Because the wiki is stored as plain-text markdown, you can leverage standard developer tools to manage and query the knowledge base.

Managing the Log File

The log.md file tracks all agent actions chronologically. If your agent uses a strict formatting prefix, you can easily parse recent actions using standard Unix tools.

# View the last 5 actions taken by the LLM agent
grep "^## \[" log.md | tail -5

# Find all times the agent ingested sources related to "Docker"
grep -A 2 -i "ingest.*docker" log.md

Git Operations

An LLM Wiki is fundamentally a git repository of markdown files. This provides version control, branching (for experimental research), and collaboration out of the box.

# Check what the agent modified during its last ingestion run
git status

# Review the specific changes the agent made to existing concept pages
git diff knowledge/

# Commit a successful ingestion session
git add knowledge/
git commit -m "chore(knowledge): ingest Karpathy LLM Wiki concepts and update indices"

As your wiki scales beyond a few hundred pages, traversing the index.md becomes inefficient. You should install qmd, a local, on-device hybrid search engine.
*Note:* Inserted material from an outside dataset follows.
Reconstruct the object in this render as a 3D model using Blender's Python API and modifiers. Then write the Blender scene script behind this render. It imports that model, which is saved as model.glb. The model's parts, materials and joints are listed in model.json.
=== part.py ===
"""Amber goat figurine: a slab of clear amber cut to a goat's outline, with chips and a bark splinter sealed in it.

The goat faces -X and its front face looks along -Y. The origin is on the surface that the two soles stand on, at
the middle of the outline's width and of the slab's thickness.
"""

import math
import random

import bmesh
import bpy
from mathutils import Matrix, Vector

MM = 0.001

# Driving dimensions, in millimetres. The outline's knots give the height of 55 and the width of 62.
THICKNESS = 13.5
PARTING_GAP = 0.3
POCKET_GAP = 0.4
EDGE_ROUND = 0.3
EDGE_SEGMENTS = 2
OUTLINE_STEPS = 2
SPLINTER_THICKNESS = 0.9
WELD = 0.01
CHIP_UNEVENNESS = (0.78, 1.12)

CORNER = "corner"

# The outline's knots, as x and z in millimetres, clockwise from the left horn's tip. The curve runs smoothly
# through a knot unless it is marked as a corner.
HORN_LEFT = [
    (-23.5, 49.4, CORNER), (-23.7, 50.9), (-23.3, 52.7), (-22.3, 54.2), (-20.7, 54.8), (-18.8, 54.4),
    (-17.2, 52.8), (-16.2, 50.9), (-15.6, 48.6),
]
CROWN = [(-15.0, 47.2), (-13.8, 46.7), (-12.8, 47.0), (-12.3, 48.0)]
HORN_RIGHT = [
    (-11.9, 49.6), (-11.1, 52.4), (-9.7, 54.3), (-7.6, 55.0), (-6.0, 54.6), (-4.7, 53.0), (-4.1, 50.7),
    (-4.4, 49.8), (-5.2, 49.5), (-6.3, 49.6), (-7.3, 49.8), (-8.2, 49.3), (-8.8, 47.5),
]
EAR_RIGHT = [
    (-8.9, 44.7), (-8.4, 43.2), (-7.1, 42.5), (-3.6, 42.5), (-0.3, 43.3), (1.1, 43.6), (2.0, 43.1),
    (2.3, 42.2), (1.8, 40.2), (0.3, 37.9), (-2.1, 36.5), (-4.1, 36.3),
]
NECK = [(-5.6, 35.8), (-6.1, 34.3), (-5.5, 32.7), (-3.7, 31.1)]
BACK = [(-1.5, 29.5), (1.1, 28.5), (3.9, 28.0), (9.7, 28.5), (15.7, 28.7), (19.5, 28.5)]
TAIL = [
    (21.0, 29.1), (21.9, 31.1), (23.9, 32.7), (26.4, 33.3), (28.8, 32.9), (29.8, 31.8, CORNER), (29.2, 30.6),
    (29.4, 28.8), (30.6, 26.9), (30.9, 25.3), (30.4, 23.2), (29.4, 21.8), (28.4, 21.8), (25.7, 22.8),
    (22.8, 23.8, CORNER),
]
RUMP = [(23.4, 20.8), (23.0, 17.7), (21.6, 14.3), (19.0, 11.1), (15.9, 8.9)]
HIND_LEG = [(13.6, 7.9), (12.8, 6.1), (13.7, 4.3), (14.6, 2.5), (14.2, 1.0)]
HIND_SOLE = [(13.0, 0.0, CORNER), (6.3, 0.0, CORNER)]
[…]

# 1. Install qmd globally via npm
npm install -g @tobilu/qmd

# 2. Add your Obsidian knowledge folder to the qmd index
qmd collection add ~/Documents/obsidian-vault/knowledge --name knowledge

# 3. Perform a manual semantic search from the terminal
qmd query "how does the ingestion phase work in an LLM Wiki?"

# 4. Perform a fast, exact-keyword BM25 search
qmd search "RAG vs LLM Wiki"

Once installed, you can configure your agent (e.g., Claude Code) to use the qmd MCP server natively, allowing the agent to execute these searches autonomously.

Troubleshooting

Issue: The Agent is Hallucinating Concepts

Cause: The agent is bypassing the index.md or qmd search and relying on its parametric memory (training data) instead of the local wiki. Fix: Update your AGENTS.md or CLAUDE.md schema file with strict instructions: "Always execute a qmd query or read the global index.md before writing a response. Never answer based on general knowledge."
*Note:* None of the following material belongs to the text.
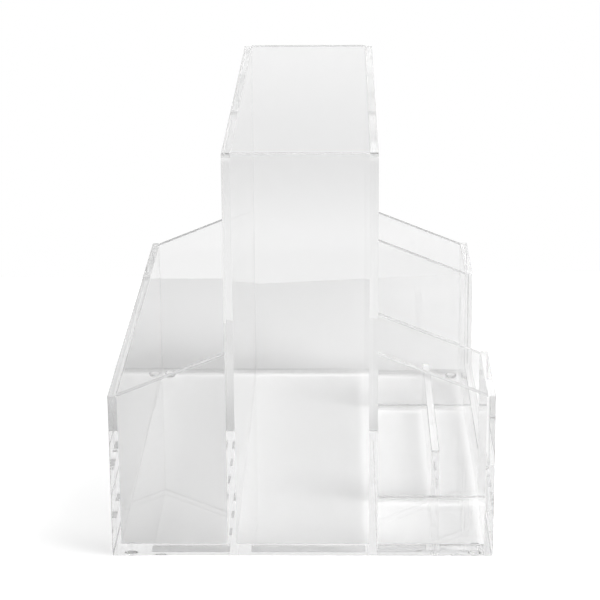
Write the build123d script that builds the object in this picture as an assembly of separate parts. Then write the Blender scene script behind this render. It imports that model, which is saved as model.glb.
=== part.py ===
"""Clear acrylic brush tower with side bins, cemented from flat sheets, on four bumper feet.

Every sheet is a solid of its own, cut square and cemented edge to face to its neighbours.
X runs across the object and Y along it, from the near end (-Y) to the far end (+Y). Z is up.
The origin is the middle of the footprint, on the surface that the feet stand on.
"""
from build123d import *
import os

# ---- Driving dimensions, mm ------------------------------------------------------------

# Footprint, over the outer faces of the walls
width = 178.0
length = 254.0

# Sheet thicknesses
wall_sheet = 4.0
base_sheet = 5.0

# Heights above the underside of the base plate
tower_height = 193.0
outer_wall_height = 79.5
shoulder_height = 99.5      # top of the sloping panels where they meet the tower
bay_wall_height = 29.0      # the low stretch of the right wall, and the bay's divider

# The brush tower, over its two side plates, which have rounded top corners
tower_width = 70.0
tower_corner_radius = 3.0

# The right-hand side is two closed cells with a low bay between them.
# A cell's length runs from the end of the object to the bay's side of its cross panel.
near_cell_length = 64.0
far_cell_length = 62.0
divider_channel = 27.2      # clear width from the tower to the bay's divider

# Bevel along the rims that are left free and polished
edge_break = 0.3

# Self-adhesive bumper feet
foot_diameter = 6.4
foot_height = 1.9
foot_rim_height = 0.5       # straight side next to the base plate
foot_flat_diameter = 3.0    # where the dome sits flat on the table
foot_inset_across = 8.4     # from the outer face of a side wall to a foot's centre
foot_inset_along = 6.0      # from an end of the object to a foot's centre

# ---- Places worked out from them -------------------------------------------------------

right_face = width / 2
left_face = -right_face
far_face = length / 2
near_face = -far_face
left_wall_inner = left_face + wall_sheet
right_wall_inner = right_face - wall_sheet

base_bottom = foot_height
floor = base_bottom + base_sheet
wall_top = base_bottom + outer_wall_height
shoulder_top = base_bottom + shoulder_height
tower_top = base_bottom + tower_height
bay_wall_top = base_bottom + bay_wall_height

tower_right_outer = tower_width / 2
tower_left_outer = -tower_right_outer
tower_right_inner = tower_right_outer - wall_sheet
tower_left_inner = -tower_right_inner

bay_near_end = near_face + near_cell_length
bay_far_end = far_face - far_cell_length
divider_left = tower_right_outer + divider_channel

# Where the sheet that closes each end of the object, and of the bay, starts along Y
end_panel_start = {"near": near_face, "far": far_face - wall_sheet}
cross_panel_start = {"near": bay_near_end - wall_sheet, "far": bay_far_end}


# ---- Forms -----------------------------------------------------------------------------

def rectangle(low, high, bottom, top):
    return [(low, bottom), (high, bottom), (high, top), (low, top)]


def sheet_along(outline, left):
    """A wall sheet along the object, from x = left on, cut to an outline of (y, z) points."""
    face = make_face(Plane.YZ.offset(left) * Polyline(*outline, close=True))
    return extrude(face, amount=wall_sheet, dir=(1, 0, 0))


def sheet_across(outline, near):
    """A wall sheet across the object, from y = near on, cut to an outline of (x, z) points."""
    face = make_face(Plane.XZ.offset(-near) * Polyline(*outline, close=True))
    return extrude(face, amount=wall_sheet, dir=(0, 1, 0))


def with_polished_top(sheet):
    """Break the two long edges of the sheet's top, level or sloping."""
    top = sheet.faces().sort_by(Axis.Z)[-1]
    rims = top.edges().sort_by(SortBy.LENGTH)[-2:]
    return chamfer(rims, length=edge_break)


def with_polished_outline(wall, outer_side):
    """Break an outer wall's free edges: all round its outer face, and its inner rims.

    The inner face stays square at the two ends and at the bottom, where the end panels and
    the base plate are cemented to it. outer_side is 1 on the right and -1 on the left.
    """
    outer_face, inner_face = wall.faces().filter_by(Axis.X).sort_by(Axis.X)[::-outer_side]
    inner_rims = [
        edge for edge in inner_face.edges()
        if near_face < edge.center().Y - edge_break
        and edge.center().Y + edge_break < far_face
        and edge.center().Z > floor
    ]
    return chamfer(list(outer_face.edges()) + inner_rims, length=edge_break)


# ---- The sheets ------------------------------------------------------------------------

def base_plate():
    """The floor of every bin, between the outer walls, its two bottom end edges polished."""
    plate = Pos(0, 0, base_bottom) * Box(
        right_wall_inner - left_wall_inner, length, base_sheet,
        align=(Align.CENTER, Align.CENTER, Align.MIN),
    )
    underside = plate.faces().sort_by(Axis.Z)[0]
    return chamfer(underside.edges().filter_by(Axis.X), length=edge_break)


def left_outer_wall():
    """A plain wall down to the underside of the base plate, along the whole left bin."""
    outline = rectangle(near_face, far_face, base_bottom, wall_top)
    return with_polished_outline(sheet_along(outline, left_face), -1)


def right_outer_wall():
    """One sheet with a wide notch cut down from its top, which opens the bay's side."""
    outline = [
        (near_face, base_bottom), (far_face, base_bottom), (far_face, wall_top),
        (bay_far_end, wall_top), (bay_far_end, bay_wall_top),
        (bay_near_end, bay_wall_top), (bay_near_end, wall_top), (near_face, wall_top),
    ]
    return with_polished_outline(sheet_along(outline, right_wall_inner), 1)


def tower_side(left):
    outline = rectangle(near_face, far_face, floor, tower_top)
    sheet = sheet_along(outline, left)
    top_corners = sheet.edges().filter_by(Axis.X).group_by(Axis.Z)[-1]
    return with_polished_top(sheet) & fillet(top_corners, radius=tower_corner_radius)


def tower_end(near):
    outline = rectangle(tower_left_inner, tower_right_inner, floor, tower_top)
    return with_polished_top(sheet_across(outline, near))


def sloping_panel(tower_side_x, wall_side_x, near):
    """A panel that closes a side bin and slopes from the tower down to the outer wall."""
    outline = [
        (tower_side_x, floor), (wall_side_x, floor),
        (wall_side_x, wall_top), (tower_side_x, shoulder_top),
    ]
    return with_polished_top(sheet_across(outline, near))


def bay_divider():
    outline = rectangle(bay_near_end, bay_far_end, floor, bay_wall_top)
    return with_polished_top(sheet_along(outline, divider_left))


def bumper_foot(x, y):
    """A domed bumper: its flat stands on the table, its adhesive face is on the base plate."""
    rim = foot_diameter / 2
    flat = foot_flat_diameter / 2
    dome_height = foot_height - foot_rim_height
    dome = EllipticalCenterArc(
        (flat, dome_height), rim - flat, dome_height, start_angle=270, arc_size=90,
    )
    straight_sides = Polyline(
        (rim, dome_height), (rim, foot_height), (0, foot_height), (0, 0), (flat, 0),
    )
    section = make_face(Plane.XZ * (dome + straight_sides))
    return Pos(x, y, 0) * revolve(section, axis=Axis.Z)


# ---- The assembly ----------------------------------------------------------------------

parts = {
    "base_plate": base_plate(),
    "left_outer_wall": left_outer_wall(),
    "right_outer_wall": right_outer_wall(),
    "tower_left_side": tower_side(tower_left_outer),
    "tower_right_side": tower_side(tower_right_inner),
    "bay_divider": bay_divider(),
}
for end, start in end_panel_start.items():
    parts[f"tower_{end}_end"] = tower_end(start)
    parts[f"left_bin_{end}_end"] = sloping_panel(tower_left_outer, left_wall_inner, start)
    parts[f"right_cell_{end}_end"] = sloping_panel(tower_right_outer, right_wall_inner, start)
for end, start in cross_panel_start.items():
    parts[f"bay_{end}_cross_panel"] = sloping_panel(tower_right_outer, right_wall_inner, start)

foot_x = {"left": left_face + foot_inset_across, "right": right_face - foot_inset_across}
foot_y = {"near": near_face + foot_inset_along, "far": far_face - foot_inset_along}
for end, y in foot_y.items():
    for side, x in foot_x.items():
        parts[f"foot_{end}_{side}"] = bumper_foot(x, y)

os.makedirs("parts", exist_ok=True)
for node, shape in parts.items():
    export_step(shape, f"parts/{node}.step")
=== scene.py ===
import bmesh
import bpy
import math
from mathutils import Matrix, Vector
from mathutils.bvhtree import BVHTree


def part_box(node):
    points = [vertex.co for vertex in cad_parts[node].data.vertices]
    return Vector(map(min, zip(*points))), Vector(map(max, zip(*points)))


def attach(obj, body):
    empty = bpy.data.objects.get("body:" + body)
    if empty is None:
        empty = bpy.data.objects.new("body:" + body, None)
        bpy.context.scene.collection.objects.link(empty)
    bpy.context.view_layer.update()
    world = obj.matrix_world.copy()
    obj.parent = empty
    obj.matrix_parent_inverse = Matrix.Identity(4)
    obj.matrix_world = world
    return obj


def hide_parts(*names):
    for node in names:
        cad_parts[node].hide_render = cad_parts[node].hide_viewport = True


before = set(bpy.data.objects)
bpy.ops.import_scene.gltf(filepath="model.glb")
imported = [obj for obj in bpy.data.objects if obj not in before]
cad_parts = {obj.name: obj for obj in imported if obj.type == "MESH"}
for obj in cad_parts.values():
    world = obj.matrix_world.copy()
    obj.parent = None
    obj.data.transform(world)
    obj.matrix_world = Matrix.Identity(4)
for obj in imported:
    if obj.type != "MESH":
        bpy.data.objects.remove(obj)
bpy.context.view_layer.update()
scene = bpy.context.scene

# ---- Real sizes, m ---------------------------------------------------------------------

TOUCHING = 1e-5                 # faces nearer than this are cemented together
MERGING = 1e-6                  # points nearer than this are one
OPPOSED = -0.999                # two normals look opposite ways when their product is under this
SQUARE_ON = 0.99                # a normal's share along an axis that it all but follows
EDGE_ON = 0.01                  # the same for an axis that it all but leaves alone

ACRYLIC_IOR = 1.49
EDGE_MARK_WIDTH = 0.0012        # polishing marks on the cut edges
EDGE_MARK_LENGTH = 0.045
EDGE_MARK_DEPTH = 0.000002
POLISHED = 0.02                 # roughness of an edge
BUFFED = 0.12
POLISHED_FROST = 0.04           # the share of an edge that is left matt
BUFFED_FROST = 0.45
BEVEL_SATIN = 0.35              # the share of a bevel that isn't clear

# A sheet's material slots
FACE, CEMENT, EDGE, BEVEL, CEMENT_LINE = range(5)

# ---- Stage and light, m, fitted to the photo's tones ------------------------------------

TABLE_TOP = -0.00005            # a hair under the feet, so that no two faces share a place
TABLE_OUTLINE = [               # its far edge as it shows behind the object
    (-1.5, -2.0), (1.5, -2.0), (1.5, 0.338), (0.095, 0.338),
    (-0.037, 0.3165), (-0.047, 0.327), (-1.5, 0.327),
]
# Painted light on the paper: lighter far off, and more so to the right than to the left
PAINTED_LIGHT_FAR = (0.13, 0.32)          # from Y to Y
PAINTED_LIGHT_RIGHT = (0.0, 0.09)         # from X to X
PAINTED_LIGHT_LEFT_SHARE = 0.4                      # how much of that the left side gets
# Painted shade on the paper: darker towards the near left corner, by the left wall
PAINTED_SHADE_NEAR = (0.05, -0.13)            # from Y to Y
PAINTED_SHADE_LEFT = (-0.045, -0.08)          # from X to X
PAPER_LIFT = 0.35               # what turns lit paper pure white for the camera
PAPER_LIFT_GROWS = (0.2, 0.6)   # up to 1 between these distances from the object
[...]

Issue: Conflicting Information on Pages

Cause: A new source contradicted an older source, and the agent blindly appended the new fact without reconciling the conflict. Fix: Run a linting pass. Instruct the agent: "Review the architecture.md file for Kubernetes. Look for contradictory claims regarding networking. Use > [!WARNING] to highlight conflicts and cite the conflicting sources."

Issue: Token Limits Exceeded During Query

Cause: The index.md file has grown too large, and the agent is trying to load the entire wiki directory structure into context. Fix: Transition from manual file traversal to qmd local search. Restrict the agent from reading raw directory listings (ls -R) and force it to use semantic queries.